Loans for home purchases reached their highest number since December 2009 in November thanks to the loosest mortgage lending conditions seen since the Lehman collapse, according to the latest Mortgage Monitor from e.surv.

Purchase approvals rose from 52,743 in October to 54,658 in November on a seasonally-adjusted basis, an increase of 4%, and 15% higher than November 2010. The increase was triggered by the loosest lending conditions since October 2007, as the average deposit fell back to 38% in November, down from 40% in October. By way of contrast, it was 42% in November 2010.

Furthermore, there were more loans to borrowers with small deposits. Loans to borrowers with a deposit of 15% or under accounted for 13% of all lending in November, up from 10% in October, and the highest since October 2008. The average deposit on typical first time buyer property fell to 31%, the lowest since August 2008, and down from 33% in October.

The rise in purchase approvals was driven by an increase in the number of first-time and low income buyers, who were the beneficiaries of the looser lending conditions. They were also supplemented by buy-to-let investors who are taking advantage of increased lender appetite to support the professional BTL landlord in particular.

Purchase approvals for homes below £125,000 - typical first time buyer and buy-to-let property - rose to 12,791 in November, up from 11,904 in October. Loans for purchases below £250,000 accounted for almost three-quarters of all loans, suggesting wealthier buyers are starting to represent a less disproportionate share of the market.

Director of e.surv, said: "The market is thus far showing resilience in the face of the chaos emanating from the eurozone. For the last few months, the banks have been focusing their lending on specific groups, particularly buy-to-let investors, but this is the first time they appear to have increased lending to first time buyers in any notable sort of volume.

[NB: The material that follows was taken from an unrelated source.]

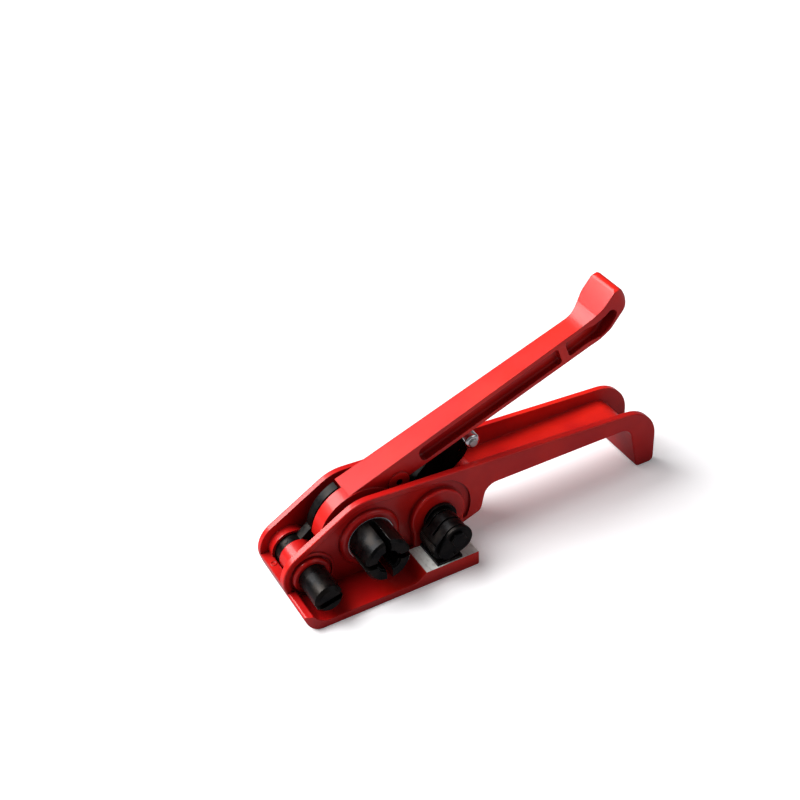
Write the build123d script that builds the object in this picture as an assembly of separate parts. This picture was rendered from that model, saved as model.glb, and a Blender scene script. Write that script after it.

"The banks are under intense political pressure to lend more to first time buyers, despite being under scrutiny on the amount of capital they hold. They pushed out more high-loan-value mortgages over the summer to try and increase their market share, and we're beginning to see a greater uptake of these mortgages after an initial lag. More first time buyers are rolling up their sleeves and piecing together the bigger deposits required to access high loan-to-value mortgages. No doubt they are sick of paying astronomically high rents and having their monthly budgets ransacked by the increasing cost of living."